YOUR OBJECTIVE =
All entries below are to be set down again, identical to the source.

GIVEN ENTRIES =
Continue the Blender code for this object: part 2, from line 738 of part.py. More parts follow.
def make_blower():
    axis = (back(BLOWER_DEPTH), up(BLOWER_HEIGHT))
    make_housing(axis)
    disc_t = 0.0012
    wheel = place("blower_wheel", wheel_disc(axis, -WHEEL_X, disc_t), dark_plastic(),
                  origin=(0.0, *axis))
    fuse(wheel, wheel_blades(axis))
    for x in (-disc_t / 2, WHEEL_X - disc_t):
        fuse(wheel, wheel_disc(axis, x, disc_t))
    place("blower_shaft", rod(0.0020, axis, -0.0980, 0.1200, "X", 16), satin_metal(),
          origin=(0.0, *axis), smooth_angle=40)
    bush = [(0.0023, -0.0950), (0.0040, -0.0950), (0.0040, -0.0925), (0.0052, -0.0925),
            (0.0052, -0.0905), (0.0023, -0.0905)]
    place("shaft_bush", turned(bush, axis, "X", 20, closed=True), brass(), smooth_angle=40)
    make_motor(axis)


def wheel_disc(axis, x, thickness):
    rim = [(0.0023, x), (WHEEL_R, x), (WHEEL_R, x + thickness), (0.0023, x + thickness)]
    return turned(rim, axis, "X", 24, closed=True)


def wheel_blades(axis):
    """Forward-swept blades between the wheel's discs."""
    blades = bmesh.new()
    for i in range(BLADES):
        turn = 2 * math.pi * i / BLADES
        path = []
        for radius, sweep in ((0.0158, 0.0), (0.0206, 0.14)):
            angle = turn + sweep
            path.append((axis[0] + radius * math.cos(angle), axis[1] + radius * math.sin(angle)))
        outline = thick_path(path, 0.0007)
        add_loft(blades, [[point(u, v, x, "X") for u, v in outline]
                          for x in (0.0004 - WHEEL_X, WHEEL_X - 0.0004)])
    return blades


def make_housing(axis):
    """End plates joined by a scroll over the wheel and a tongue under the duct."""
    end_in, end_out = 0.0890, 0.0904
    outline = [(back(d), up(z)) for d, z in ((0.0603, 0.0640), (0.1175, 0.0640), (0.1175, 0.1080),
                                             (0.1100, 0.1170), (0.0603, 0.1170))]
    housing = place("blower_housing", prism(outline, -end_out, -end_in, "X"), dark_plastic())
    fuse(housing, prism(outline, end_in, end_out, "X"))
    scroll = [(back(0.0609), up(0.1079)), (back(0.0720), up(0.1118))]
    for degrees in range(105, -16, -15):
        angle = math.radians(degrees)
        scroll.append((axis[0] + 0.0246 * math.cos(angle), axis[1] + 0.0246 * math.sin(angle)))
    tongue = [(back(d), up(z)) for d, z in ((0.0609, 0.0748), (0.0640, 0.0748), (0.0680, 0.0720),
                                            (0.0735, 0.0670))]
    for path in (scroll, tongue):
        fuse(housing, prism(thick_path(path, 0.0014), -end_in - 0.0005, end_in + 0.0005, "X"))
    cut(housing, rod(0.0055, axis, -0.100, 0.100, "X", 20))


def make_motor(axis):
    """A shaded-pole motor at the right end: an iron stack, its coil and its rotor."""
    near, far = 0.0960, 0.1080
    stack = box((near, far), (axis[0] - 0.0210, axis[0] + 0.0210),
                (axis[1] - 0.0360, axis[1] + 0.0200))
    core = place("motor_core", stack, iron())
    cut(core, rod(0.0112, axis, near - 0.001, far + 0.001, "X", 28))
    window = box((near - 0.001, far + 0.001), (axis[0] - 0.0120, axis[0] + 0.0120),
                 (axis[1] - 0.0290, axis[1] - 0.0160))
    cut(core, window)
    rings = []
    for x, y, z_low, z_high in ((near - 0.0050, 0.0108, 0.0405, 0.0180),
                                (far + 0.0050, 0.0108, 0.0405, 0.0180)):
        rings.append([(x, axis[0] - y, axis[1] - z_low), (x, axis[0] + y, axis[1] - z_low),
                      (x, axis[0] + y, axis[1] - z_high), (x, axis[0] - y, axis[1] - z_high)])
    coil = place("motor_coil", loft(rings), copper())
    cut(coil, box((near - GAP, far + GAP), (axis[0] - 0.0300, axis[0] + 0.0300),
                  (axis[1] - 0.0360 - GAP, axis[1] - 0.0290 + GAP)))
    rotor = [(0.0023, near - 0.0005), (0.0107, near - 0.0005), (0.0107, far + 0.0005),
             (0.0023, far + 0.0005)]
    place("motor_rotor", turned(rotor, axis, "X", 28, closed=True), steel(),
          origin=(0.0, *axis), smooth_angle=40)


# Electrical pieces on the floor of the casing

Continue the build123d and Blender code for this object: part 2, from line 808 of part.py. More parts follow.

RESULT OF THIS TASK =
Continue the Blender code for this object: part 2, from line 738 of part.py. More parts follow.
def make_blower():
    axis = (back(BLOWER_DEPTH), up(BLOWER_HEIGHT))
    make_housing(axis)
    disc_t = 0.0012
    wheel = place("blower_wheel", wheel_disc(axis, -WHEEL_X, disc_t), dark_plastic(),
                  origin=(0.0, *axis))
    fuse(wheel, wheel_blades(axis))
    for x in (-disc_t / 2, WHEEL_X - disc_t):
        fuse(wheel, wheel_disc(axis, x, disc_t))
    place("blower_shaft", rod(0.0020, axis, -0.0980, 0.1200, "X", 16), satin_metal(),
          origin=(0.0, *axis), smooth_angle=40)
    bush = [(0.0023, -0.0950), (0.0040, -0.0950), (0.0040, -0.0925), (0.0052, -0.0925),
            (0.0052, -0.0905), (0.0023, -0.0905)]
    place("shaft_bush", turned(bush, axis, "X", 20, closed=True), brass(), smooth_angle=40)
    make_motor(axis)


def wheel_disc(axis, x, thickness):
    rim = [(0.0023, x), (WHEEL_R, x), (WHEEL_R, x + thickness), (0.0023, x + thickness)]
    return turned(rim, axis, "X", 24, closed=True)


def wheel_blades(axis):
    """Forward-swept blades between the wheel's discs."""
    blades = bmesh.new()
    for i in range(BLADES):
        turn = 2 * math.pi * i / BLADES
        path = []
        for radius, sweep in ((0.0158, 0.0), (0.0206, 0.14)):
            angle = turn + sweep
            path.append((axis[0] + radius * math.cos(angle), axis[1] + radius * math.sin(angle)))
        outline = thick_path(path, 0.0007)
        add_loft(blades, [[point(u, v, x, "X") for u, v in outline]
                          for x in (0.0004 - WHEEL_X, WHEEL_X - 0.0004)])
    return blades


def make_housing(axis):
    """End plates joined by a scroll over the wheel and a tongue under the duct."""
    end_in, end_out = 0.0890, 0.0904
    outline = [(back(d), up(z)) for d, z in ((0.0603, 0.0640), (0.1175, 0.0640), (0.1175, 0.1080),
                                             (0.1100, 0.1170), (0.0603, 0.1170))]
    housing = place("blower_housing", prism(outline, -end_out, -end_in, "X"), dark_plastic())
    fuse(housing, prism(outline, end_in, end_out, "X"))
    scroll = [(back(0.0609), up(0.1079)), (back(0.0720), up(0.1118))]
    for degrees in range(105, -16, -15):
        angle = math.radians(degrees)
        scroll.append((axis[0] + 0.0246 * math.cos(angle), axis[1] + 0.0246 * math.sin(angle)))
    tongue = [(back(d), up(z)) for d, z in ((0.0609, 0.0748), (0.0640, 0.0748), (0.0680, 0.0720),
                                            (0.0735, 0.0670))]
    for path in (scroll, tongue):
        fuse(housing, prism(thick_path(path, 0.0014), -end_in - 0.0005, end_in + 0.0005, "X"))
    cut(housing, rod(0.0055, axis, -0.100, 0.100, "X", 20))


def make_motor(axis):
    """A shaded-pole motor at the right end: an iron stack, its coil and its rotor."""
    near, far = 0.0960, 0.1080
    stack = box((near, far), (axis[0] - 0.0210, axis[0] + 0.0210),
                (axis[1] - 0.0360, axis[1] + 0.0200))
    core = place("motor_core", stack, iron())
    cut(core, rod(0.0112, axis, near - 0.001, far + 0.001, "X", 28))
    window = box((near - 0.001, far + 0.001), (axis[0] - 0.0120, axis[0] + 0.0120),
                 (axis[1] - 0.0290, axis[1] - 0.0160))
    cut(core, window)
    rings = []
    for x, y, z_low, z_high in ((near - 0.0050, 0.0108, 0.0405, 0.0180),
                                (far + 0.0050, 0.0108, 0.0405, 0.0180)):
        rings.append([(x, axis[0] - y, axis[1] - z_low), (x, axis[0] + y, axis[1] - z_low),
                      (x, axis[0] + y, axis[1] - z_high), (x, axis[0] - y, axis[1] - z_high)])
    coil = place("motor_coil", loft(rings), copper())
    cut(coil, box((near - GAP, far + GAP), (axis[0] - 0.0300, axis[0] + 0.0300),
                  (axis[1] - 0.0360 - GAP, axis[1] - 0.0290 + GAP)))
    rotor = [(0.0023, near - 0.0005), (0.0107, near - 0.0005), (0.0107, far + 0.0005),
             (0.0023, far + 0.0005)]
    place("motor_rotor", turned(rotor, axis, "X", 28, closed=True), steel(),
          origin=(0.0, *axis), smooth_angle=40)


# Electrical pieces on the floor of the casing

Continue the build123d and Blender code for this object: part 2, from line 808 of part.py. More parts follow.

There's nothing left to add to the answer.